══ DATA SUPPLIED ══

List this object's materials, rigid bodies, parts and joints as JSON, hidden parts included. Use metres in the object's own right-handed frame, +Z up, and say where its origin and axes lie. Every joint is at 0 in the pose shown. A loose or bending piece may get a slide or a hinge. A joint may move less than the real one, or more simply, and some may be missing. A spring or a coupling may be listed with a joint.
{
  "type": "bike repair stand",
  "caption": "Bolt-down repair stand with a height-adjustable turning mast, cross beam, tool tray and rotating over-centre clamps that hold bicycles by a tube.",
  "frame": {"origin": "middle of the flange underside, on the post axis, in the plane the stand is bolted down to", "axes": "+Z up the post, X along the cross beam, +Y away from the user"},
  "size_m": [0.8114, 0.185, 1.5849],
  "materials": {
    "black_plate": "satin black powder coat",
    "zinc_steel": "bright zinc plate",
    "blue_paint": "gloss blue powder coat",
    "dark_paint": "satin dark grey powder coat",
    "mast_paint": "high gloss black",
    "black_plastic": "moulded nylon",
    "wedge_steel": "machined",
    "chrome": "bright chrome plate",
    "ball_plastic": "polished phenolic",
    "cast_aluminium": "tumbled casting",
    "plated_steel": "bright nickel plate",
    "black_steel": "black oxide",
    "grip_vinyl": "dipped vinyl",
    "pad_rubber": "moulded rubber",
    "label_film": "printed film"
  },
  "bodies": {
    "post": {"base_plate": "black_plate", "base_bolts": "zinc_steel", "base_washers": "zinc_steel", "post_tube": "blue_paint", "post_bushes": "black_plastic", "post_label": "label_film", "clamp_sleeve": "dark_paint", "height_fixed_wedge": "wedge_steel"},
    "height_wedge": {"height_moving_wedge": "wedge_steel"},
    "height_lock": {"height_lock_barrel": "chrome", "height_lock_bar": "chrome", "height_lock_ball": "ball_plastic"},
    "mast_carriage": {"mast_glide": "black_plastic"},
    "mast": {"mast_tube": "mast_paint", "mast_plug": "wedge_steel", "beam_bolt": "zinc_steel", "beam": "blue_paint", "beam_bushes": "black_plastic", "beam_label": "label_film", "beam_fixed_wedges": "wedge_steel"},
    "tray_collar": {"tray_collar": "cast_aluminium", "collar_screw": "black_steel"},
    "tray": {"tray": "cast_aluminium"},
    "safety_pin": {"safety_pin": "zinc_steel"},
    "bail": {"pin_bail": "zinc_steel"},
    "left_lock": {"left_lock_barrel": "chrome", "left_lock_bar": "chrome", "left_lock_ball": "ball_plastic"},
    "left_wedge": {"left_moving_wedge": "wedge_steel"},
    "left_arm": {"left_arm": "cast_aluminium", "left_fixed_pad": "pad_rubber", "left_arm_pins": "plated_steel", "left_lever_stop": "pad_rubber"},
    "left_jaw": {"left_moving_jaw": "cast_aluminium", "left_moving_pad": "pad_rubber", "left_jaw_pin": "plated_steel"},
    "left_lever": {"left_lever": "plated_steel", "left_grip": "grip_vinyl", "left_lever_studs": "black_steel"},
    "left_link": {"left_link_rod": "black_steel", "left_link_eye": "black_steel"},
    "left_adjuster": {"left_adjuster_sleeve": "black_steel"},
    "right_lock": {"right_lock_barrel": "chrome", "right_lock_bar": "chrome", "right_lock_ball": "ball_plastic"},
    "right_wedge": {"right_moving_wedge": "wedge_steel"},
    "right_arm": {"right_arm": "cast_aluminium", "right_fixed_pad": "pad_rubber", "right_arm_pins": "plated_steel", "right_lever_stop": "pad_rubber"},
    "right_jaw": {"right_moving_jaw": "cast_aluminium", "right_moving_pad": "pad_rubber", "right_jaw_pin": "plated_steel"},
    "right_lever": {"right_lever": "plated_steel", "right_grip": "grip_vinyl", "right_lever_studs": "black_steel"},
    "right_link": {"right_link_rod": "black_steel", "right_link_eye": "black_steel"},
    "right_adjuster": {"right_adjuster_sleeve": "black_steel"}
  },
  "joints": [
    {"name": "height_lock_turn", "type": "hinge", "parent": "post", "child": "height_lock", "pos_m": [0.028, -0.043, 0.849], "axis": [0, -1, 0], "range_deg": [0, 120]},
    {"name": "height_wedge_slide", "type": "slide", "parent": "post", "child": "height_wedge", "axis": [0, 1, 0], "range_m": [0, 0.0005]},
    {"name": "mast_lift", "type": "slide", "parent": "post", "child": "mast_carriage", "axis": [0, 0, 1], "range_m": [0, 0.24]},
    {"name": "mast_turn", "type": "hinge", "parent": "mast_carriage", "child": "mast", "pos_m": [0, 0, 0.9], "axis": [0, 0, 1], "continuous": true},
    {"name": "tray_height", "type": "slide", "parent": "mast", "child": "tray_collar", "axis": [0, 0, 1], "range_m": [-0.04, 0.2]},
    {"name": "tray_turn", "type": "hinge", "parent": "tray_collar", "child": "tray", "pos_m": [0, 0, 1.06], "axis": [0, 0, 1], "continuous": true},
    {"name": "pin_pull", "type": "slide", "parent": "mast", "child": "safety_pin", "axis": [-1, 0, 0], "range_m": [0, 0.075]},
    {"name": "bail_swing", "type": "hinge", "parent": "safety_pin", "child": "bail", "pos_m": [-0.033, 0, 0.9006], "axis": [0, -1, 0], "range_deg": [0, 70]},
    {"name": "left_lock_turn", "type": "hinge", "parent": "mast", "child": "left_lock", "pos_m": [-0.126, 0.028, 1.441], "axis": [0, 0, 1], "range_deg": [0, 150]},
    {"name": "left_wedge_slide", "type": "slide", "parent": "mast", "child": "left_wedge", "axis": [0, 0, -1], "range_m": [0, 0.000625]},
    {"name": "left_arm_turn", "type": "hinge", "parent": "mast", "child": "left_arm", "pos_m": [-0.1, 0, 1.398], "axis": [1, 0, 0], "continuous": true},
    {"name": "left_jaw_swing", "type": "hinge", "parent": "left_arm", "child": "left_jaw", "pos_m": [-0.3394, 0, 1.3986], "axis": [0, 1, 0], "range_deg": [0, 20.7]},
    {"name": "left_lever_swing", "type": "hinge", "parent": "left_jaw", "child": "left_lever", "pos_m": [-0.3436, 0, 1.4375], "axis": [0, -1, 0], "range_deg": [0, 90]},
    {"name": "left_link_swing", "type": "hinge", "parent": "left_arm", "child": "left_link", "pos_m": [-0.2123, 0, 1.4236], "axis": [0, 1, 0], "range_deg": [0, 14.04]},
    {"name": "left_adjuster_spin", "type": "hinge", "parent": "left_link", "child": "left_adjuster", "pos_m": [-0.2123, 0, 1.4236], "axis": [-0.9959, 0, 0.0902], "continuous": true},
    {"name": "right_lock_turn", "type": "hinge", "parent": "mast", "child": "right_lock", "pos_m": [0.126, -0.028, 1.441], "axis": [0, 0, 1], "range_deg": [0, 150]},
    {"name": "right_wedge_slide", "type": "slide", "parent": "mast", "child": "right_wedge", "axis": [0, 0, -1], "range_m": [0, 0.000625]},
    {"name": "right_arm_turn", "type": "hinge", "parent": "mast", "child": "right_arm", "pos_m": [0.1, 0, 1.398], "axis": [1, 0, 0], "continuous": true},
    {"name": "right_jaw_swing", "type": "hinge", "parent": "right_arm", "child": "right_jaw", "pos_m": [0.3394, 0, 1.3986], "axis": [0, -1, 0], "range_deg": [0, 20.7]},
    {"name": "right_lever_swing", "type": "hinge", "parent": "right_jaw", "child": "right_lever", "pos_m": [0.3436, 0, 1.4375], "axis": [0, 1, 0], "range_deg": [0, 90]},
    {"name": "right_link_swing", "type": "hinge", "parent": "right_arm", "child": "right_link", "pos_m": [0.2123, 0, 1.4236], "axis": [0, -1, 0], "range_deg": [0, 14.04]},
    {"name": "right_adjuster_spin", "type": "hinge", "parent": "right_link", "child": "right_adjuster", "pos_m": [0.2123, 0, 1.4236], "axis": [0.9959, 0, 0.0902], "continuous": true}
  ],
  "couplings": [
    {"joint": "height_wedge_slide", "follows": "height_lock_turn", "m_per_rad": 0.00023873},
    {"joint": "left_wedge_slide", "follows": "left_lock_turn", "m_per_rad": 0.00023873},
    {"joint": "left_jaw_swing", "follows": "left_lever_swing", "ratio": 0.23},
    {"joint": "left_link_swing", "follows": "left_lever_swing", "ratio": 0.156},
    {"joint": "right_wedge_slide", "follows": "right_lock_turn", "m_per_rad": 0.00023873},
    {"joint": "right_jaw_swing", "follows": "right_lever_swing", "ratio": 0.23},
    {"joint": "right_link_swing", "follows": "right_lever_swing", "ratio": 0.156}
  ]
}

═══
══ DATA SUPPLIED ══

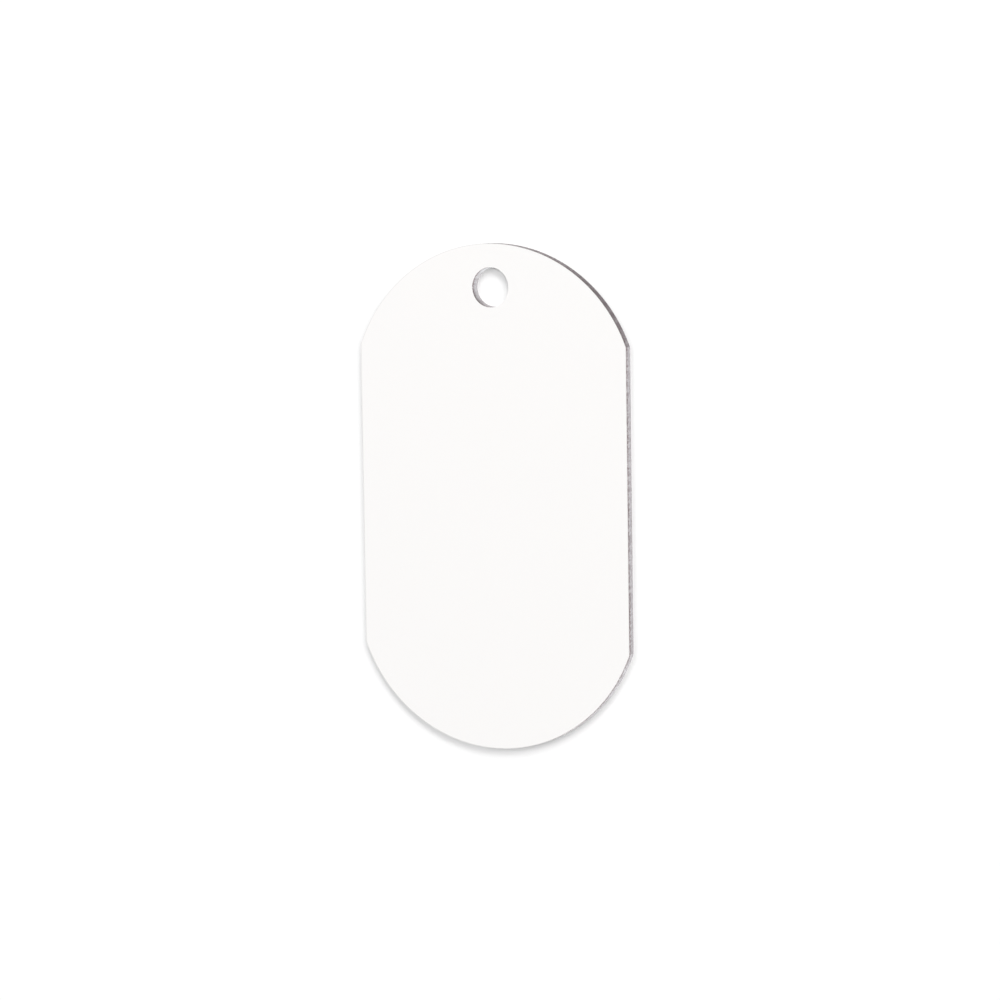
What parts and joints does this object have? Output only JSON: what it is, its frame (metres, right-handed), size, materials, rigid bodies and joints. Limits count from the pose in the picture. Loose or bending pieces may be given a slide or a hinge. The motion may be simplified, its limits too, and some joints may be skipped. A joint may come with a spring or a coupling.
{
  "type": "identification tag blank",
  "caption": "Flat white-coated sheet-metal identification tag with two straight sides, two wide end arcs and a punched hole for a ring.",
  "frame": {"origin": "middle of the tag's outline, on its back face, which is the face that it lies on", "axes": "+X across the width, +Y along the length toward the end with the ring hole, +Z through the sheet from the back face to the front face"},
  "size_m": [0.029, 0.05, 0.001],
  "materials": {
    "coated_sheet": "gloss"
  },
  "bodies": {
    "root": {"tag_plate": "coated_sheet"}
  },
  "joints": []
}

═══

§ WORK REQUIRED: Looking at the listing above, count the lines that contain "pose" and give nothing but the number.

§ SOLUTION TO THIS EXERCISE: 2